Human Rights Part 1

This is part one in a series of posts on human rights. The concept of human rights touches everyone even though it is sometimes an ambiguous concept that is poorly justified. Since it is so foundational, we should really examine it closely. The following are some common beliefs about human rights.

Belief 1—Human rights come from God or nature
 
Some believe that rights do not come from law, but they are God-given or come from nature. Because they are not given by any man they cannot be taken away. This is the meaning behind the phrase unalienable rights.

Belief 2—Human rights don't actually exist.
Some argue that human rights don't actually exist. Jeremy Bentham who founded utilitarianism and influenced John Stuart Mill held this view. He said,

Natural rights is simple nonsense: natural and imprescriptible rights, rhetorical nonsense—nonsense upon stilts. But this rhetorical nonsense ends in the old strain of mischievous nonsense: for immediately a list of these pretended natural rights is given, and those are so expressed as to present to view legal rights. And of these rights, whatever they are, there is not, it seems, any one of which any government can, upon any occasion whatever, abrogate the smallest particle.

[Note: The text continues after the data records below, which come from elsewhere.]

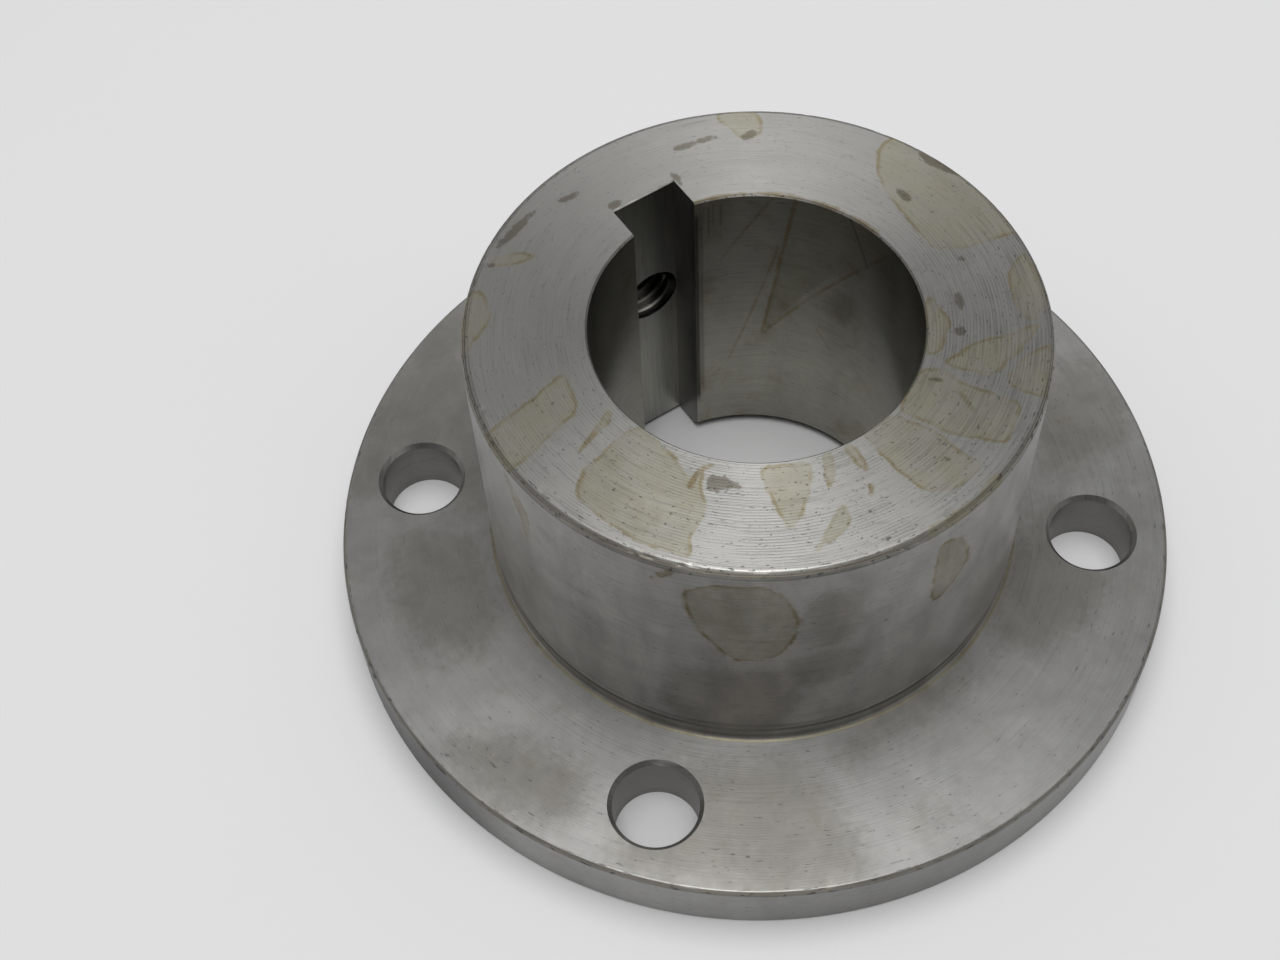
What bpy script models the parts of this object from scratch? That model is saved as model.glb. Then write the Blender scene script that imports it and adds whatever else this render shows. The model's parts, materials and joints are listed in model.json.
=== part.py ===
"""Flanged shaft hub: a flange and hub turned in one piece, with a keyed bore, four bolt holes and a set screw.

+Z is the bore's axis, from the flange's back face (z = 0) to the hub's nose.
+Y points from the axis to the keyway, and the set screw runs along Y through the keyway's floor.
All lengths are metres.
"""

import math

import bmesh
import bpy

MM = 0.001
INCH = 25.4 * MM

# Hub and flange
BORE_RADIUS = 1.6875 * INCH / 2
HUB_RADIUS = 37.5 * MM
FLANGE_RADIUS = 59.4 * MM
FLANGE_THICKNESS = 9.1 * MM
TOTAL_HEIGHT = 51.7 * MM

# Edges of the turned body
JUNCTION_FILLET = 0.8 * MM
RELIEF_DEPTH = 0.2 * MM
RELIEF_HEIGHT = 4.3 * MM
NOSE_ROUND = 1.1 * MM
RIM_ROUND = 0.8 * MM
BACK_RIM_CHAMFER = 0.3 * MM
BORE_NOSE_CHAMFER = 0.25 * MM
BORE_BACK_CHAMFER = 0.9 * MM
BACK_RELIEF_RADIUS = 30.0 * MM
BACK_RELIEF_DEPTH = 0.9 * MM

# Keyway, for a square key of 3/8 inch
KEYWAY_WIDTH = 0.375 * INCH
KEYWAY_FLOOR = 25.9 * MM
KEY_CLEARANCE = 0.15 * MM

# Bolt holes: four on one circle, each this far round from the keyway or from the side opposite it
BOLT_CIRCLE_RADIUS = 48.7 * MM
BOLT_HOLE_RADIUS = 5.83 * MM
BOLT_HOLE_CHAMFER = 0.6 * MM
BOLT_ANGLE_FROM_KEYWAY = 50.0

# Set screw, 3/8-16 by 3/8 inch long, and the tapped hole that holds it
THREAD_PITCH = INCH / 16
TAPPED_HOLE_RADIUS = 4.55 * MM
TAPPED_HOLE_CHAMFER = 0.5 * MM
TAPPED_HOLE_HEIGHT = 30.6 * MM
SCREW_RADIUS = 4.2 * MM
SCREW_LENGTH = 0.375 * INCH
SCREW_END_CHAMFER = 0.7 * MM
SCREW_CUP_RADIUS = 2.6 * MM
SCREW_CUP_DEPTH = 1.3 * MM
SOCKET_ACROSS_FLATS = 0.1875 * INCH
SOCKET_DEPTH = 4.6 * MM
SOCKET_DRILL_POINT = 0.9 * MM
TURNS_BACKED_OFF = 4

# Facets
BODY_SEGMENTS = 96
HOLE_SEGMENTS = 32
SCREW_SEGMENTS = 32
ROUND_STEPS = 3
CUTTER_OVERRUN = 2.0 * MM
SMOOTH_ANGLE = math.radians(30)

KEYWAY_AZIMUTH = 90.0


def clear_scene():
    for obj in list(bpy.data.objects):
        bpy.data.objects.remove(obj, do_unlink=True)


def make_material(name, colour, roughness, metallic):
    material = bpy.data.materials.new(name)
    material.use_nodes = True
    shader = material.node_tree.nodes["Principled BSDF"]
    shader.inputs["Base Color"].default_value = (*colour, 1.0)
    shader.inputs["Roughness"].default_value = roughness
    shader.inputs["Metallic"].default_value = metallic
    return material


def link_object(name, mesh):
    obj = bpy.data.objects.new(name, mesh)
    bpy.context.scene.collection.objects.link(obj)
    return obj


def shade_round(mesh):
    mesh.shade_smooth()
    mesh.set_sharp_from_angle(angle=SMOOTH_ANGLE)


def turned_mesh(name, profile, segments):
    """Turn a closed outline of (radius, height) points once about Z."""
    bm = bmesh.new()
    verts = [bm.verts.new((radius, 0.0, height)) for radius, height in profile]
    edges = [bm.edges.new((verts[i - 1], verts[i])) for i in range(len(verts))]
    bmesh.ops.spin(bm, geom=verts + edges, cent=(0, 0, 0), axis=(0, 0, 1), angle=math.tau,
                   steps=segments, use_merge=True)
    bmesh.ops.remove_doubles(bm, verts=bm.verts, dist=1e-7)
    on_axis = [edge for edge in bm.edges if not edge.link_faces]
    bmesh.ops.delete(bm, geom=on_axis, context="EDGES")
    bmesh.ops.recalc_face_normals(bm, faces=bm.faces)
    mesh = bpy.data.meshes.new(name)
    bm.to_mesh(mesh)
    bm.free()
    shade_round(mesh)
    return mesh


def arc(centre, radius, start_deg, end_deg, steps):
    """Points on a circle about centre, from the start angle to the end angle, both included."""
    points = []
    for i in range(steps + 1):
        angle = math.radians(start_deg + (end_deg - start_deg) * i / steps)
        points.append((centre[0] + radius * math.cos(angle), centre[1] + radius * math.sin(angle)))
    return points


def body_profile():
    """Half section of the flange and hub, from the nose down the outside and back up the bore."""
    nose_centre = (HUB_RADIUS - NOSE_ROUND, TOTAL_HEIGHT - NOSE_ROUND)
    relief_radius = HUB_RADIUS - RELIEF_DEPTH
    relief_top = FLANGE_THICKNESS + RELIEF_HEIGHT
    fillet_centre = (relief_radius + JUNCTION_FILLET, FLANGE_THICKNESS + JUNCTION_FILLET)
    rim_centre = (FLANGE_RADIUS - RIM_ROUND, FLANGE_THICKNESS - RIM_ROUND)
    outside = [
        *arc(nose_centre, NOSE_ROUND, 90, 0, ROUND_STEPS),
        (HUB_RADIUS, relief_top),
        (relief_radius, relief_top - RELIEF_DEPTH),
        *arc(fillet_centre, JUNCTION_FILLET, 180, 270, ROUND_STEPS),
        *arc(rim_centre, RIM_ROUND, 90, 0, ROUND_STEPS),
        (FLANGE_RADIUS, BACK_RIM_CHAMFER),
        (FLANGE_RADIUS - BACK_RIM_CHAMFER, 0.0),
        (BACK_RELIEF_RADIUS, 0.0),
        (BACK_RELIEF_RADIUS, BACK_RELIEF_DEPTH),
    ]
    bore = [
        (BORE_RADIUS + BORE_BACK_CHAMFER, BACK_RELIEF_DEPTH),
        (BORE_RADIUS, BACK_RELIEF_DEPTH + BORE_BACK_CHAMFER),
        (BORE_RADIUS, TOTAL_HEIGHT - BORE_NOSE_CHAMFER),
        (BORE_RADIUS + BORE_NOSE_CHAMFER, TOTAL_HEIGHT),
    ]
    return outside + bore


def make_cutter(name, mesh):
    cutter = link_object(name, mesh)
    cutter.hide_render = True
    cutter.display_type = "WIRE"
    return cutter


def cut(target, cutter):
    modifier = target.modifiers.new(cutter.name, "BOOLEAN")
    modifier.operation = "DIFFERENCE"
    modifier.object = cutter


def box_mesh(name, low, high):
    bm = bmesh.new()
    bmesh.ops.create_cube(bm, size=1.0)
    for vert in bm.verts:
        for axis in range(3):
            vert.co[axis] = low[axis] if vert.co[axis] < 0 else high[axis]
    mesh = bpy.data.meshes.new(name)
    bm.to_mesh(mesh)
    bm.free()
    return mesh


def keyway_cutter():
    half = KEYWAY_WIDTH / 2
    low = (-half, BORE_RADIUS / 2, -CUTTER_OVERRUN)
    high = (half, KEYWAY_FLOOR, TOTAL_HEIGHT + CUTTER_OVERRUN)
    return make_cutter("keyway_cutter", box_mesh("keyway_cutter", low, high))


def bolt_hole_cutters():
    """Four plain holes, each with a chamfer at the flange's front face."""
    mouth = FLANGE_THICKNESS + CUTTER_OVERRUN
    profile = [
        (0.0, mouth),
        (BOLT_HOLE_RADIUS + BOLT_HOLE_CHAMFER + CUTTER_OVERRUN, mouth),
        (BOLT_HOLE_RADIUS, FLANGE_THICKNESS - BOLT_HOLE_CHAMFER),
        (BOLT_HOLE_RADIUS, -CUTTER_OVERRUN),
        (0.0, -CUTTER_OVERRUN),
    ]
    mesh = turned_mesh("bolt_hole_cutter", profile, HOLE_SEGMENTS)
    cutters = []
    for side in (0, 180):
        for turn in (-BOLT_ANGLE_FROM_KEYWAY, BOLT_ANGLE_FROM_KEYWAY):
            azimuth = math.radians(KEYWAY_AZIMUTH + side + turn)
            cutter = make_cutter(f"bolt_hole_cutter_{len(cutters) + 1}", mesh)
            cutter.location = (BOLT_CIRCLE_RADIUS * math.cos(azimuth), BOLT_CIRCLE_RADIUS * math.sin(azimuth), 0)
            cutters.append(cutter)
    return cutters


def tapped_hole_cutter():
    """The set screw's hole, along local +Z, from inside the keyway out through the hub's side."""
    start = KEYWAY_FLOOR - CUTTER_OVERRUN
    end = HUB_RADIUS + CUTTER_OVERRUN
    profile = [
        (0.0, end),
        (TAPPED_HOLE_RADIUS + TAPPED_HOLE_CHAMFER + CUTTER_OVERRUN, end),
        (TAPPED_HOLE_RADIUS, HUB_RADIUS - TAPPED_HOLE_CHAMFER),
        (TAPPED_HOLE_RADIUS, start),
        (0.0, start),
    ]
    cutter = make_cutter("tapped_hole_cutter", turned_mesh("tapped_hole_cutter", profile, HOLE_SEGMENTS))
    cutter.rotation_euler = (math.radians(-90), 0, 0)
    cutter.location = (0, 0, TAPPED_HOLE_HEIGHT)
    return cutter


def make_flanged_hub():
    hub = link_object("flanged_hub", turned_mesh("flanged_hub", body_profile(), BODY_SEGMENTS))
    hub.data.materials.append(make_material("turned_steel", (0.40, 0.39, 0.37), 0.38, 1.0))
    cut(hub, keyway_cutter())
    for cutter in bolt_hole_cutters():
        cut(hub, cutter)
    cut(hub, tapped_hole_cutter())
    return hub


def screw_profile():
    """Half section of the set screw, tip at z = 0, with a cup point and both ends chamfered."""
    return [
        (0.0, SCREW_LENGTH),
        (SCREW_RADIUS - SCREW_END_CHAMFER, SCREW_LENGTH),
        (SCREW_RADIUS, SCREW_LENGTH - SCREW_END_CHAMFER),
        (SCREW_RADIUS, SCREW_RADIUS - SCREW_CUP_RADIUS),
        (SCREW_CUP_RADIUS, 0.0),
        (0.0, SCREW_CUP_DEPTH),
    ]


def socket_cutter(screw):
    """Hexagon socket with a shallow drill point, cut from the screw's outer end."""
    corner = SOCKET_ACROSS_FLATS / math.sqrt(3)
    floor = SCREW_LENGTH - SOCKET_DEPTH
    profile = [
        (0.0, SCREW_LENGTH + CUTTER_OVERRUN),
        (corner, SCREW_LENGTH + CUTTER_OVERRUN),
        (corner, floor),
        (0.0, floor - SOCKET_DRILL_POINT),
    ]
    cutter = make_cutter("socket_cutter", turned_mesh("socket_cutter", profile, 6))
    cutter.parent = screw
    return cutter


def make_set_screw():
    """The set screw, backed off by whole turns from the key, with its origin at its tip."""
    tip = KEYWAY_FLOOR - KEY_CLEARANCE + TURNS_BACKED_OFF * THREAD_PITCH
    screw = link_object("set_screw", turned_mesh("set_screw", screw_profile(), SCREW_SEGMENTS))
    screw.data.materials.append(make_material("black_oxide_steel", (0.035, 0.034, 0.036), 0.42, 0.9))
    screw.rotation_euler = (math.radians(-90), 0, 0)
    screw.location = (0, tip, TAPPED_HOLE_HEIGHT)
    cut(screw, socket_cutter(screw))
    return screw


clear_scene()
make_flanged_hub()
make_set_screw()
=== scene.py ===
"""Looks of the flanged shaft hub and its set screw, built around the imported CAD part.

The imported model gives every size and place. Shapes are made in millimetres in the part's own frame, and
scaled to metres at the end. +Z is the bore's axis and +Y points to the keyway.
"""

import json
import math

import bpy
import numpy as np
from mathutils import Matrix, Vector, noise


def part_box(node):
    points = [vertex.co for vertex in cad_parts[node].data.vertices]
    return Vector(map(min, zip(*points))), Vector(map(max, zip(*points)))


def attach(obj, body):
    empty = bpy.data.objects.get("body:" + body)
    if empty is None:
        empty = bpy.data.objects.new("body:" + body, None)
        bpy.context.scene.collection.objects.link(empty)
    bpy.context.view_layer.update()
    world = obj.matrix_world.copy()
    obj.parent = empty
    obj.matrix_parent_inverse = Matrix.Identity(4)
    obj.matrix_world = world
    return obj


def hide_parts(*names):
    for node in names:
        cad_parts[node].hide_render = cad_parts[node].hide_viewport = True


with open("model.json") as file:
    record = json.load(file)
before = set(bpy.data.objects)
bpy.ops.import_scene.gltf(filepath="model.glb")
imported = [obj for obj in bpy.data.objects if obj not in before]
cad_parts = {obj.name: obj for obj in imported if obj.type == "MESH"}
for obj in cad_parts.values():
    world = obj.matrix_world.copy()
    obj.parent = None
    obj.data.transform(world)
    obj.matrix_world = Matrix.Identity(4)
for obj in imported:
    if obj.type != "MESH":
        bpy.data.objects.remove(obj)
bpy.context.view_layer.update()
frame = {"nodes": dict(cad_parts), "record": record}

MM = 0.001

# ------------ sizes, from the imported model


def corner_mm(node):
    """The low and high corners of a CAD node's box, in millimetres."""
    low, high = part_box(node)
    return np.array(low) / MM, np.array(high) / MM


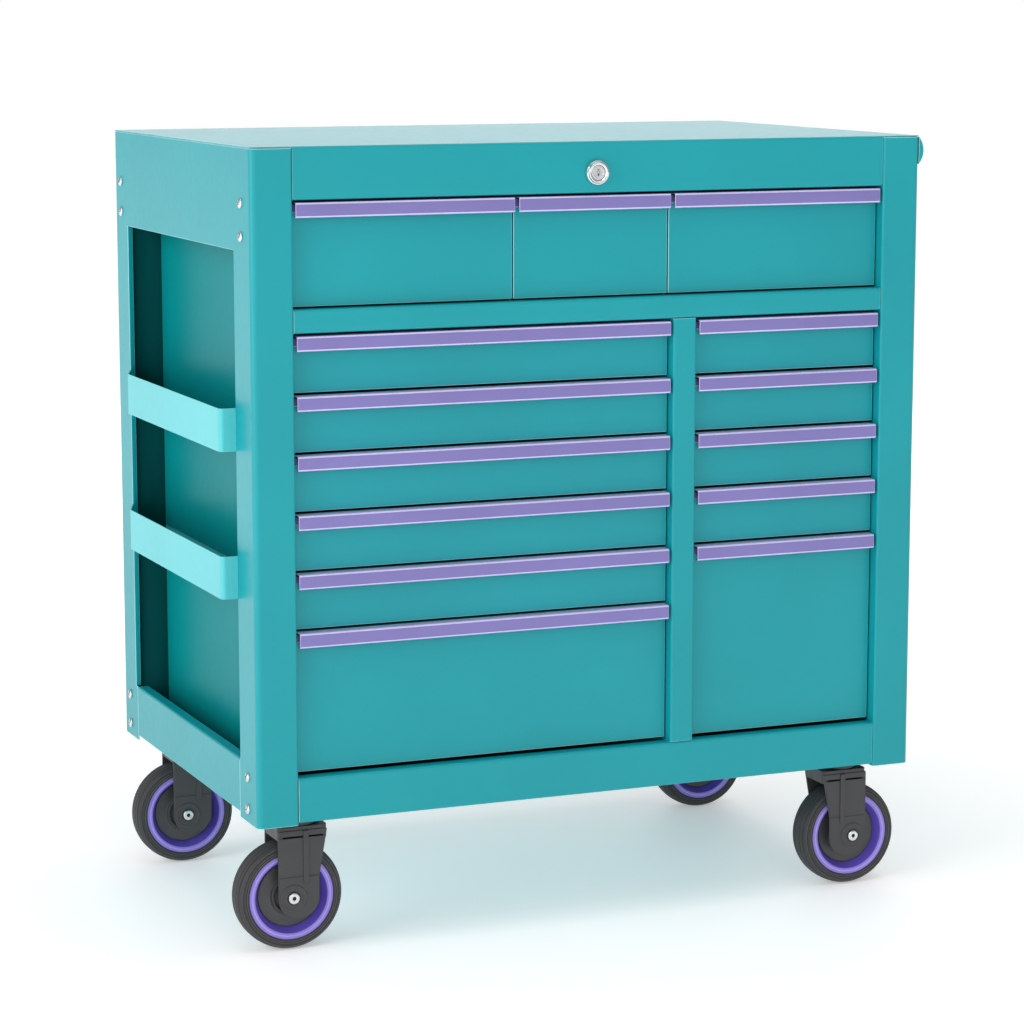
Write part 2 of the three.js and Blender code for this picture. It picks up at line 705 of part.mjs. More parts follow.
// Hub, web and dished barrel in one moulding, with a lip at each side that holds the tyre.
function wheelRim() {
  const bore = AXLE_RADIUS + RUNNING_CLEARANCE;
  const half = [
    [SEAT_RADIUS, RIM_HALF_WIDTH - 2.3],
    [LIP_RADIUS, RIM_HALF_WIDTH - 2],
    [LIP_RADIUS, RIM_HALF_WIDTH],
    [LIP_RADIUS - LIP_FACE, RIM_HALF_WIDTH],
    [LIP_RADIUS - LIP_FACE - DISH, WEB_HALF_THICKNESS],
    [HUB.rootRadius, WEB_HALF_THICKNESS],
    [HUB.radius, HUB.halfLength],
    [bore, HUB.halfLength],
  ];
  const lower = half.map(([r, h]) => [r, -h]).reverse();
  return join(turnedY([...lower, ...half], WHEEL_SEGMENTS));
}

function tyre() {
  const seat = SEAT_RADIUS + GAP;
  const bead = LIP_RADIUS + GAP;
  const half = [
    [AXLE_HEIGHT, TYRE_HALF_WIDTH - TYRE_SHOULDER],
    [AXLE_HEIGHT - TYRE_SHOULDER, TYRE_HALF_WIDTH],
    [bead, TYRE_HALF_WIDTH],
    [bead, RIM_HALF_WIDTH - 2.5],
    [seat, RIM_HALF_WIDTH - 2.8],
  ];
  const lower = half.map(([r, h]) => [r, -h]).reverse();
  return join(turnedY([...lower, ...half], WHEEL_SEGMENTS));
}

const casterMountGeometry = casterMount();
const casterForkGeometry = casterFork();
const rimGeometry = wheelRim();
const tyreGeometry = tyre();

for (const [end, y] of [['front', CASTER_FRONT_Y], ['back', CASTER_BACK_Y]]) {
  for (const [side, x, turn] of [['left', CASTER_LEFT_X, 0], ['right', CASTER_RIGHT_X, Math.PI]]) {
    const caster = new THREE.Group();
    caster.position.set(cabinet.position.x + WIDTH / 2 + x, cabinet.position.y + DEPTH / 2 + y, 0);
    caster.rotation.z = turn;
    const name = `caster_${end}_${side}`;
    addMesh(caster, `${name}_mount`, casterMountGeometry, ZINC);
    addMesh(caster, `${name}_fork`, casterForkGeometry, FORK_STEEL);
    addMesh(caster, `${name}_rim`, rimGeometry, RIM_PLASTIC).position.set(-TRAIL, 0, AXLE_HEIGHT);
    addMesh(caster, `${name}_tyre`, tyreGeometry, RUBBER).position.set(-TRAIL, 0, AXLE_HEIGHT);
    assembly.add(caster);
  }
}

export default assembly;
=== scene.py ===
"""A rolling tool chest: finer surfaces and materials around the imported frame.

Lengths are millimetres and are turned into metres where a mesh is made, except in the last section:
the floor, the lights and the camera are placed in metres.
Sheet-metal pieces keep the frame's shape and gain rounded edges. Handles, casters, the lock, the
push rail and the fasteners are built here, in the places that the frame gives.
"""

import json
import math

import bmesh
import bpy
from mathutils import Matrix, Vector

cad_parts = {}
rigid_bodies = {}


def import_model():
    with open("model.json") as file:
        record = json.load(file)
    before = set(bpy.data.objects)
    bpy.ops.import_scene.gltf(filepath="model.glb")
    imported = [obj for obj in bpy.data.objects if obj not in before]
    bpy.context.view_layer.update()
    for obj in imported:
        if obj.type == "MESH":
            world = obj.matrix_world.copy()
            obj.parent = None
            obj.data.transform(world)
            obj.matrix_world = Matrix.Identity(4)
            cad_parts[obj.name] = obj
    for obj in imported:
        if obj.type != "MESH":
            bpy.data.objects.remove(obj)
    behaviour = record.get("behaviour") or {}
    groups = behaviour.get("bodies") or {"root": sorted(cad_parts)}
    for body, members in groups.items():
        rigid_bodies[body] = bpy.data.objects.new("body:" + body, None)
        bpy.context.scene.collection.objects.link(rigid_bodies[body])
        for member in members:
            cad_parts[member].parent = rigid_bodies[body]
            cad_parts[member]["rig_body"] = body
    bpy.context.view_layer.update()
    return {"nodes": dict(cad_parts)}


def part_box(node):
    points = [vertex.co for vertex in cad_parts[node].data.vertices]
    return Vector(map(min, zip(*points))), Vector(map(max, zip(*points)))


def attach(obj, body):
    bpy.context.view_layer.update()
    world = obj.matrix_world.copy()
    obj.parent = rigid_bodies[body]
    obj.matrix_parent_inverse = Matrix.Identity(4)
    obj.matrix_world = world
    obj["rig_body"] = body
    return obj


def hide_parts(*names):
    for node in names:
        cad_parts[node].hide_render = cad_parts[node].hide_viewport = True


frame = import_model()

MM = 0.001
NODES = frame["nodes"]
BODY_OF = {node: obj["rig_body"] for node, obj in NODES.items()}

# ---- Sheet metal
EDGE_ROUND = 0.7
FOLD_ANGLE = math.radians(50)

# ---- Drawers: behind its folded face, each runner stands out this far past the tray's wall
FACE_DEPTH = 9.6
RUNNER = 6.5
RUNNER_MARGIN = 0.2

# ---- Screws: pan heads in pairs near each corner of a side, and lower ones down the back's edges
SCREW_RADIUS = 6.5
SCREW_RISE = 3.4
BACK_SCREW_RISE = 1.7
CROSS_HALF_WIDTH = 0.75
CROSS_HALF_LENGTH = 3.1
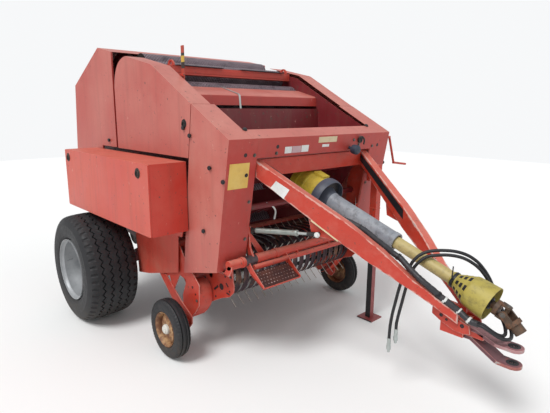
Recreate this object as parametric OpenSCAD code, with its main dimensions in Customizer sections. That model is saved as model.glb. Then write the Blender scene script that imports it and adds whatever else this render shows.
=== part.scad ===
// Fixed chamber round baler, trailed, parked on its jack and gauge wheels.
// The machine runs along Y with its drawbar towards -Y. Z is up and the ground is at 0.
// Pieces are drawn with the axle at y = 0, and frame_y moves them so that the box is centred.

/* [Overall] */
// Half the width over the outer skins
skin_half = 769; // [760:1:775]
// Thickness of the sheet covers
sheet_t = 4; // [3:0.5:6]
// Gap between neighbouring covers
seam_gap = 6; // [5:1:10]
// Height of the roof where front half and tailgate meet
roof_z = 2060; // [2055:1:2075]
// Place of that seam behind the axle
seam_y = -90; // [-95:1:-85]
// Farthest reach of the drawbar in front of the axle
tongue_reach = 2880; // [2860:1:2920]
// Farthest reach of the tailgate behind the axle
tail_reach = 760; // [750:1:800]

/* [Bale chamber] */
// Half the width inside the chamber walls
chamber_half = 600; // [590:1:602]
// Thickness of the chamber walls
wall_t = 6; // [5:1:8]
// Chamber centre behind the axle
chamber_y = -100; // [-110:1:-95]
// Height of the chamber centre
chamber_z = 1270; // [1265:1:1280]
// Radius of the circle of roller centres
roller_ring = 700; // [695:1:705]
// Radius of a press roller
roller_r = 92; // [85:1:95]
// Thickness of a press roller's tube
roller_t = 6; // [4:0.5:8]
// Radius of a roller's shaft ends
roller_shaft_r = 22; // [18:1:28]

/* [Main wheels] */
// Radius of the main tyres
tyre_r = 420; // [415:1:425]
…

Belief 3—Human rights come from social contracts and law.
 
The social contract argument says that rights come a social contract that citizens make with their governments. Citizens consent—either implicitly or explicitly to surrender some of their freedoms in exchange for a protection of other rights.

In the upcoming posts, I will write about my own beliefs about rights and how they are, or perhaps are not, justified.